President Arroyo's lost (political) adolescence
President Arroyo's lost (political) adolescence
By Amando Doronila
MANILA: The presidency of Gloria Macapagal-Arroyo is being
hardened in the crucible of a succession of crises and demands
for economic reforms seldom experienced by any other president
since Manuel L. Quezon.
Four months into her presidency, Arroyo has already surmounted
a rebellion of the poor manipulated by counterfeit pro-masa
leaders, a legal challenge to her legitimacy by deposed President
Joseph Estrada and his corps of clueless lawyers, and a setback
in her first reform initiative in pressing a lame-duck Congress
to pass the Omnibus Power Bill.
The failure of the power bill to clear the bicameral
conference committee -- the stage where usually loose ends of
House and Senate versions of the bill are hammered out -- came
amid the more nasty rebellion from the Abu Sayyaf expressed in
the terroristic abduction of 21 hostages from the Dos Palmas
Beach Resort in Palawan.
No Filipino president has been assaulted by a similar wave of
challenges in such a short a time, and these tests will show
whether or not Arroyo has the nerves of steel and the will to
overcome them. The Abu Sayyaf kidnapping sent tourism, at best an
anemic industry, to its knees and has knocked back efforts to
revive the economy that has been bouncing from one crisis to the
next since the 1997 Asian financial meltdown.
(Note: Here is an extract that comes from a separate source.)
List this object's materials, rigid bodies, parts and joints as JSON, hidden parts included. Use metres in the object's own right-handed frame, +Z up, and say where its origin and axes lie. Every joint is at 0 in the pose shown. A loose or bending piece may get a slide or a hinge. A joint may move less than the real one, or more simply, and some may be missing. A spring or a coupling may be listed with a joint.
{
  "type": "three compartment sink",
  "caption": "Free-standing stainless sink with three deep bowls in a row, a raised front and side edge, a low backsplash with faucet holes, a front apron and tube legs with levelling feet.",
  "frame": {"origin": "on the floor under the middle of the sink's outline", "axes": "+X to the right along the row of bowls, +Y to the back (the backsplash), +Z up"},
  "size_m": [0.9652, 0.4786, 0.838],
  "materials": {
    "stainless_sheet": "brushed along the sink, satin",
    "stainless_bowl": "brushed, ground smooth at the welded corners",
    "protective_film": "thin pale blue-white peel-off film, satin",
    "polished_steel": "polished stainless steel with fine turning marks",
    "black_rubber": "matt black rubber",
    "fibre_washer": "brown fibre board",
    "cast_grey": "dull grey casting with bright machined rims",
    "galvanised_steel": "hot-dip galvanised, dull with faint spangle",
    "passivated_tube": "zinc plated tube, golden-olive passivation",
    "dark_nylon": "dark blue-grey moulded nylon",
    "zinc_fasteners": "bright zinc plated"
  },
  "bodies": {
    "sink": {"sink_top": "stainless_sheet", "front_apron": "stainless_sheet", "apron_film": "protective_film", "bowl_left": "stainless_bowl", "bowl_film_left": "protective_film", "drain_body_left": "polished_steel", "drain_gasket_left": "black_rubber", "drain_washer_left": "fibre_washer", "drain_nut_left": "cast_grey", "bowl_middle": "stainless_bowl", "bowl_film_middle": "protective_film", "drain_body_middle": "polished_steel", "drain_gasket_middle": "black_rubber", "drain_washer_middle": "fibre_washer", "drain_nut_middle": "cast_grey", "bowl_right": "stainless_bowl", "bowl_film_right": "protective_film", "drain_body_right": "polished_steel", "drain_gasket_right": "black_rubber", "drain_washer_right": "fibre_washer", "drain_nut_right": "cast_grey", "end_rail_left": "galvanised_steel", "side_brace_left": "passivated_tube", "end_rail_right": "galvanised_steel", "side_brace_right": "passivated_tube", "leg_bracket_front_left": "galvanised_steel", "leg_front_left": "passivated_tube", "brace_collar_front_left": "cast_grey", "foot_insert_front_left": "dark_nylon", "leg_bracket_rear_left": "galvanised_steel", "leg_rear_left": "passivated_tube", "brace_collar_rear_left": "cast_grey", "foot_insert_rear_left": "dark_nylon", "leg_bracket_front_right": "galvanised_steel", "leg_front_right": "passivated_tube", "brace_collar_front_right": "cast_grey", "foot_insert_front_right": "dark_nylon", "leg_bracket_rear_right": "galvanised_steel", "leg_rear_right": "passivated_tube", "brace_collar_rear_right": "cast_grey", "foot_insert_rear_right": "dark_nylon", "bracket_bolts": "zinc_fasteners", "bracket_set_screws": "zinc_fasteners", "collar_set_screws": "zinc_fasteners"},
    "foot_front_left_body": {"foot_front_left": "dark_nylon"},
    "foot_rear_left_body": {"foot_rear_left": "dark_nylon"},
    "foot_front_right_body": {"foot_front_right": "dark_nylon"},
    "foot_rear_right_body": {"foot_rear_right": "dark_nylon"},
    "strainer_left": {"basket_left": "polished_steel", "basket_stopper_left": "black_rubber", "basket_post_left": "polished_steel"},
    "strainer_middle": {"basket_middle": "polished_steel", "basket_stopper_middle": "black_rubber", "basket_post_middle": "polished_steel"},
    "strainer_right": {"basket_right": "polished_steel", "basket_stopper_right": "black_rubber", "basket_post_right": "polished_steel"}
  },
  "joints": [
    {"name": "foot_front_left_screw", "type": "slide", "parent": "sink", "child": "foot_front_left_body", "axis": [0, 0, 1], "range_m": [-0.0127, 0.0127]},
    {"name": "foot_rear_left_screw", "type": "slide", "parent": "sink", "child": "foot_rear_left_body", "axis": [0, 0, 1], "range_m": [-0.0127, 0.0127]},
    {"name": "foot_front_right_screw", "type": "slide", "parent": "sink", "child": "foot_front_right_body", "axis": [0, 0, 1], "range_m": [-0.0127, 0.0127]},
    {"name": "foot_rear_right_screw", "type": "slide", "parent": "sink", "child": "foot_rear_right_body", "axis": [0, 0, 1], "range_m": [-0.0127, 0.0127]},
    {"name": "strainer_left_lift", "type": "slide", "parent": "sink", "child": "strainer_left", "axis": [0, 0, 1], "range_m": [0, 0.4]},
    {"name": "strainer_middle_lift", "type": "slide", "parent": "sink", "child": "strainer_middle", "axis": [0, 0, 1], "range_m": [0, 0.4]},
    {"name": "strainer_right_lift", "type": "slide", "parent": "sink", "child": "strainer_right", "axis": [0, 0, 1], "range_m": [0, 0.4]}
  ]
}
So far, the President has taken these blows on the chin. She
has responded to rebellions with tough ripostes. She has
dispersed the rebellion with "maximum tolerance" although some
would say the Armed Forces and the Philippine National Police
should have been tougher and that she should have rounded up
those demagogues who agitated the mobs to storm the Palace in the
midst of the attack.
Instead of succumbing to rebellion and terrorist menaces, she
has not hesitated to use the instruments of state power to crush
them and defend the integrity of the Philippine state. The
Philippine presidency is acknowledged to be one of the worlds
most powerful presidencies, which are constrained in the exercise
of power by their democratic framework. The issue facing
President Arroyo is how much space she has in dealing with these
challenges while staying within the democratic rules. I believe
that she has not pushed the limits of these powers.
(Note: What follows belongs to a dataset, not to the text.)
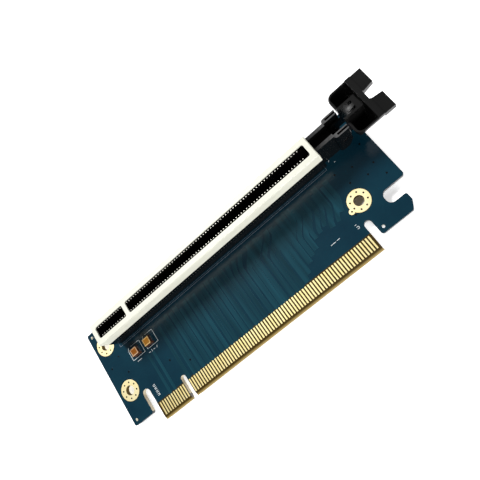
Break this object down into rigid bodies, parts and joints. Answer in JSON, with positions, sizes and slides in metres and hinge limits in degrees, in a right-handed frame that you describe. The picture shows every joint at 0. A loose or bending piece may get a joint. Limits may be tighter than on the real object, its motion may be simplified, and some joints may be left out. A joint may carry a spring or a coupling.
{
  "type": "pcie riser card",
  "caption": "Low riser board with a keyed gold edge, a long ivory-and-black card slot on its face, a hinged retention latch, three plated holes and two chip capacitors.",
  "frame": {"origin": "on the component face, where the key's centre line meets the gold edge", "axes": "+X along the gold edge towards the retention latch, +Y from the gold edge up the board, +Z out of the component face, so the card lies on its solder side"},
  "size_m": [0.1223, 0.0404, 0.0162],
  "materials": {
    "board": "satin solder mask",
    "gold": "polished plating",
    "pad_gold": "polished plating",
    "black_plastic": "satin moulded",
    "ivory_plastic": "satin moulded",
    "contact_metal": "bright stamped",
    "lever_plastic": "satin moulded",
    "capacitor_orange": "moulded epoxy",
    "tin": "tinned"
  },
  "bodies": {
    "card": {"circuit_board": "board", "edge_fingers_front": "gold", "edge_fingers_back": "gold", "mounting_ring_lower_left": "pad_gold", "mounting_ring_upper_left": "pad_gold", "mounting_ring_right": "pad_gold", "slot_base": "black_plastic", "slot_shell": "ivory_plastic", "contacts_lower_inner_row": "contact_metal", "contacts_lower_outer_row": "contact_metal", "contacts_upper_inner_row": "contact_metal", "contacts_upper_outer_row": "contact_metal", "capacitor_left_body": "capacitor_orange", "capacitor_left_terminals": "tin", "capacitor_right_body": "capacitor_orange", "capacitor_right_terminals": "tin"},
    "latch": {"latch_lever": "lever_plastic"}
  },
  "joints": [
    {"name": "latch_pivot", "type": "hinge", "parent": "card", "child": "latch", "pos_m": [0.08425, 0.03315, 0.006], "axis": [0, 1, 0], "range_deg": [0, 25]}
  ]
}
President Corazon Aquino was assailed by seven coup attempts,
the last of which in December 1989 nearly toppled her government,
but during her first year after taking power in February 1986,
Aquino presided over a revolutionary government exercising
emergency powers.
President Arroyo has no such weapons in her arsenal. She has
therefore been forced to be pragmatic, conceding to the
inordinate demands of Estrada for extraordinary privileges on his
detention in order to calm restiveness among the benighted poor
he has betrayed.
She realizes that leadership is about compromise, about
reducing exposure to threats from many fronts, and about when to
do battle.
The crises have forced her to make crucial decisions with but
little time for contemplation. To use a metaphor, her crises in
the presidency during the past four months have forced her to
lose her political adolescence and to leap into adulthood.
After her setback on the power bill, Arroyo can still try
again to have it passed during the regular session of the 11th
Congress after ironing out the kinks that appeared in the last
special session, and apply the weight of the presidency for the
passage of the legislation.
Her father, president Diosdado Arroyo, working with a hostile
opposition-controlled Congress, called the legislature seven
times to a special session to push through his land reform act.
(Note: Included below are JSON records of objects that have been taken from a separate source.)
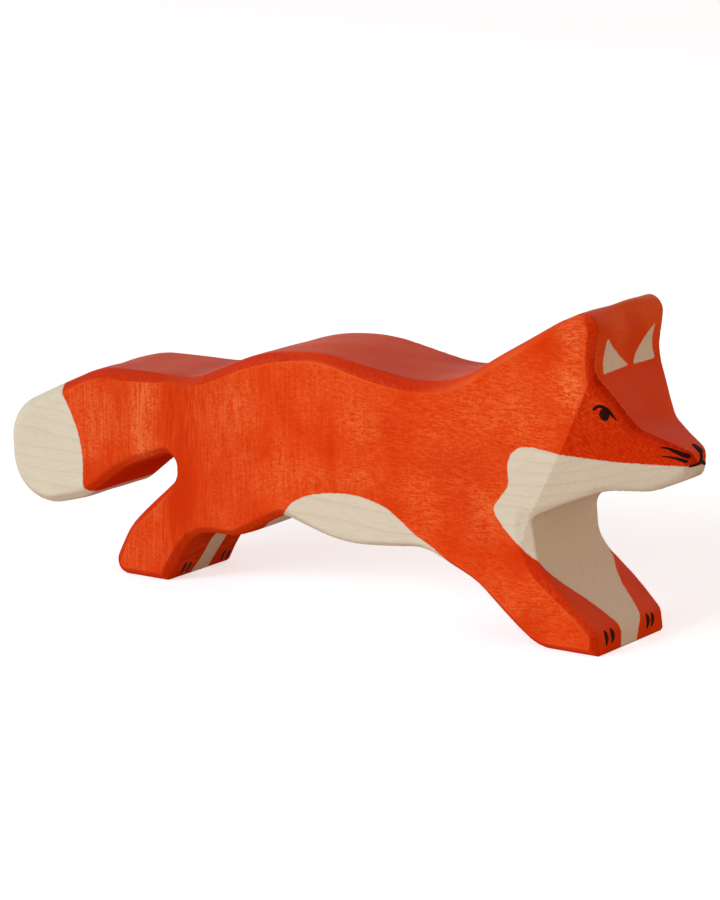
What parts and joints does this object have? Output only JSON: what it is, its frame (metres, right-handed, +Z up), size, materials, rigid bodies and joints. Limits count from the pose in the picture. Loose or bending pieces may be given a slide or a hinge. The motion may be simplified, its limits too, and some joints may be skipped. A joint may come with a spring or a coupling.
{
  "type": "animal figurine",
  "caption": "Running fox figurine sawn from one wooden plank, stained orange with bare wood patches and brushed black face marks and claws.",
  "frame": {"origin": "on the ground, under the middle of the figure's length and thickness", "axes": "+X from the tail to the nose, +Y to the fox's left side, across the plank's thickness, +Z up from the paws"},
  "size_m": [0.1652, 0.028, 0.0688],
  "materials": {
    "stained_wood": "matt orange wood stain over pale wood, bare on tail tip, belly, throat, chest and inner ears",
    "black_paint": "thick brushed black paint film, satin"
  },
  "bodies": {
    "root": {"wooden_body": "stained_wood", "eye_left": "black_paint", "eye_right": "black_paint", "front_claw_inner_left": "black_paint", "front_claw_inner_right": "black_paint", "front_claw_outer_left": "black_paint", "front_claw_outer_right": "black_paint", "hind_claw_inner_left": "black_paint", "hind_claw_inner_right": "black_paint", "hind_claw_outer_left": "black_paint", "hind_claw_outer_right": "black_paint", "lid_left": "black_paint", "lid_right": "black_paint", "lower_whisker_left": "black_paint", "lower_whisker_right": "black_paint", "nose_and_mouth": "black_paint", "upper_whisker_left": "black_paint", "upper_whisker_right": "black_paint"}
  },
  "joints": []
}
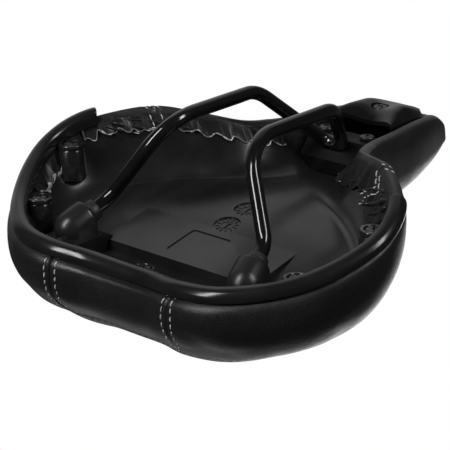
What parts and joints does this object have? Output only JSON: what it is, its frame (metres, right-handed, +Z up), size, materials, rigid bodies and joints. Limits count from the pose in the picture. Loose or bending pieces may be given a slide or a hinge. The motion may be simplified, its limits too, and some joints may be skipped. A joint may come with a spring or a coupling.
{
  "type": "cushioned two-rail saddle",
  "caption": "Wide padded saddle with a moulded base pan, stitched cover, rear trim bead and a bent rod undercarriage that clamps to a two-rail seat post.",
  "frame": {"origin": "midway between the two straight clamp sections of the rail, on the rod centreline", "axes": "+X is the rider's right, +Y points to the nose along the clamp sections, +Z is up through the cushion"},
  "size_m": [0.1966, 0.2576, 0.0895],
  "materials": {
    "cover_leather": "satin fine grain",
    "pan_plastic": "semi-gloss moulded",
    "trim_plastic": "satin",
    "cap_plastic": "gloss",
    "rail_paint": "gloss black",
    "sleeve_rubber": "matte",
    "screw_steel": "black oxide",
    "foam": "open-cell foam"
  },
  "bodies": {
    "root": {"anchor_screw_left": "screw_steel", "anchor_screw_right": "screw_steel", "base_pan": "pan_plastic", "cover_left_panel": "cover_leather", "cover_nose_panel": "cover_leather", "cover_rear_panel": "cover_leather", "cover_right_panel": "cover_leather", "cover_top_panel": "cover_leather", "foam_pad": "foam", "hem_left_front": "cover_leather", "hem_left_rear": "cover_leather", "hem_right_front": "cover_leather", "hem_right_rear": "cover_leather", "nose_anchor": "pan_plastic", "nose_cap": "cap_plastic", "nose_cap_screw": "screw_steel", "rail": "rail_paint", "rail_sleeve_left": "sleeve_rubber", "rail_sleeve_right": "sleeve_rubber", "rail_socket_left": "pan_plastic", "rail_socket_right": "pan_plastic", "rear_trim": "trim_plastic", "trim_screw_1": "screw_steel", "trim_screw_2": "screw_steel", "trim_screw_3": "screw_steel", "trim_screw_4": "screw_steel", "trim_screw_5": "screw_steel", "trim_screw_6": "screw_steel", "trim_screw_7": "screw_steel"}
  },
  "joints": []
}
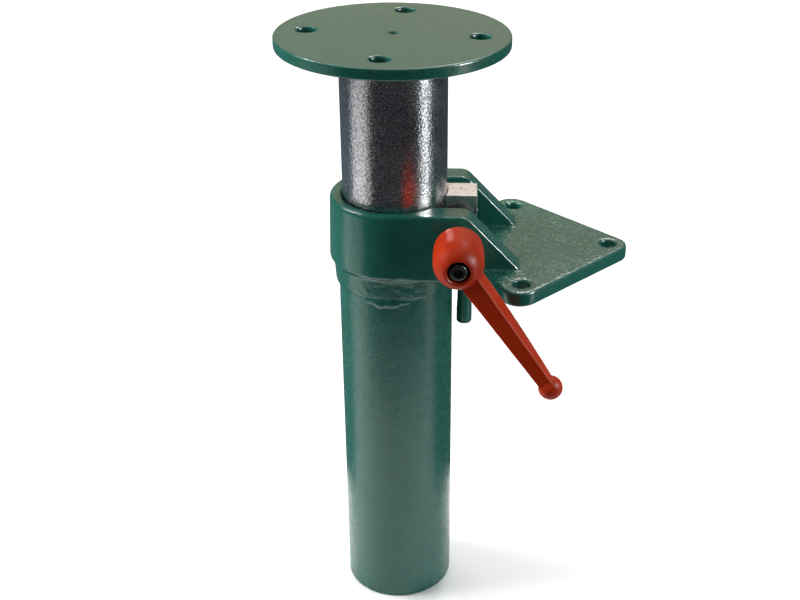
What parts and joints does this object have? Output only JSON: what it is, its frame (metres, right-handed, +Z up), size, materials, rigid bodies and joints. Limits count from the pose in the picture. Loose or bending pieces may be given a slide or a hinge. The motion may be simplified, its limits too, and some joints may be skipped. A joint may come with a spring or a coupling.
{
  "type": "height-adjustable bench column",
  "caption": "Painted guide tube and corner bracket holding a sliding, swivelling steel column with a round bolting plate, locked by a red clamping lever.",
  "frame": {"origin": "middle of the guide tube's lower end, on the column axis", "axes": "+Z up along the column, +X towards the mounting plate's nose, -Y towards the clamp lever"},
  "size_m": [0.199, 0.1595, 0.3634],
  "materials": {
    "green_paint": "teal-green enamel over a cast or rolled surface, orange peel, semi-gloss",
    "ground_steel": "bright ground steel with fine marks round the column",
    "bare_steel": "bare machined steel, blasted top",
    "zinc_steel": "zinc-plated steel",
    "black_steel": "black oxide, glossy",
    "red_plastic": "orange-red glass-filled plastic, fine matt texture",
    "guide_plastic": "dark acetal",
    "seal_rubber": "nitrile rubber",
    "bearing_brass": "brass cage",
    "weld_steel": "weld bead painted over"
  },
  "bodies": {
    "bracket": {"clamp_bracket": "green_paint", "guide_tube": "green_paint", "tube_weld": "weld_steel", "base_cap": "green_paint", "collar_bush": "guide_plastic", "bench_stop_pin": "green_paint", "gas_spring_rod": "ground_steel", "gas_spring_piston": "zinc_steel", "piston_ring": "guide_plastic", "piston_nut": "zinc_steel", "rod_lock_nut": "zinc_steel"},
    "lift": {"gas_spring_cylinder": "black_steel", "gas_spring_gland": "zinc_steel", "gas_spring_seal": "seal_rubber", "gas_spring_stud": "zinc_steel", "stud_circlip": "black_steel", "swivel_race_lower": "zinc_steel", "swivel_bearing_balls": "zinc_steel", "swivel_bearing_cage": "bearing_brass"},
    "column": {"column_tube": "ground_steel", "top_plate": "green_paint", "guide_ring": "guide_plastic", "column_weld": "weld_steel", "column_plug": "bare_steel", "swivel_race_upper": "zinc_steel"},
    "spindle": {"eccentric_shaft": "bare_steel", "shaft_washer": "zinc_steel", "rear_washer": "zinc_steel", "rear_lock_nut": "zinc_steel", "lever_insert": "zinc_steel", "lever_screw": "black_steel", "lever_screw_washer": "black_steel"},
    "lever": {"lever_handle": "red_plastic", "lever_spring": "zinc_steel"},
    "block": {"clamp_block": "bare_steel"}
  },
  "joints": [
    {"name": "column_slide", "type": "slide", "parent": "bracket", "child": "lift", "axis": [0, 0, 1], "range_m": [-0.08, 0.096]},
    {"name": "column_swivel", "type": "hinge", "parent": "lift", "child": "column", "pos_m": [0, 0, 0.3], "axis": [0, 0, 1], "continuous": true},
    {"name": "clamp_turn", "type": "hinge", "parent": "bracket", "child": "spindle", "pos_m": [0.0365, 0, 0.2588], "axis": [0, -1, 0], "range_deg": [0, 90]},
    {"name": "block_slide", "type": "slide", "parent": "bracket", "child": "block", "axis": [1, 0, 0], "range_m": [0, 0.00083]},
    {"name": "lever_lift", "type": "slide", "parent": "spindle", "child": "lever", "axis": [0, -1, 0], "range_m": [0, 0.004], "stiffness_N_per_m": 1500, "springref_m": -0.002}
  ],
  "couplings": [
    {"joint": "block_slide", "follows": "clamp_turn", "m_per_rad": 0.0005093}
  ]
}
If the power bill goes to the 12th Congress, it is likely to be
riddled with new amendments from new members of Congress eager to
have a piece of the cake.
Despite the constraints on the presidency in the system of
checks and balances, the President sits on a reservoir of
tradition and presidential power which she can tap to defend the
state, stabilize her administration and push reform initiatives.
I cite the valedictory of Claro M. Recto, president of the 1935
Constitutional Convention on the powers and mystique of the
presidency. He said:
"During the debate on Executive Power it was the almost
unanimous opinion that we have invested the Executive with rather
extraordinary prerogatives. There is much truth in this
assertion. But it is because we cannot be insensible to the
events that are transpiring around ... we have seen how
dictatorships have served as the last refuge of peoples when
their parliaments fail and they are already powerless to save
themselves from misgovernment and chaos.
"Learning our lessons from this truth and history, and
determined to spare our people the evils of dictatorship and
anarchy, we have thought it prudent to establish an executive
power, which, subject to the fiscalization of the Assembly, and
of public opinion, will not only know how to govern, but will
actually govern with a firm and steady hand, unembarrassed by
vexatious interference by other departments, or by holy alliances
with this and that social group.
Thus, possessed with the necessary gifts of honesty and
competence, this Executive will be able to give his people an
orderly and progressive government, without need of usurping or
abdicating powers, and cunning subterfuge will not avail to
extenuate his failure before the bar of public opinion."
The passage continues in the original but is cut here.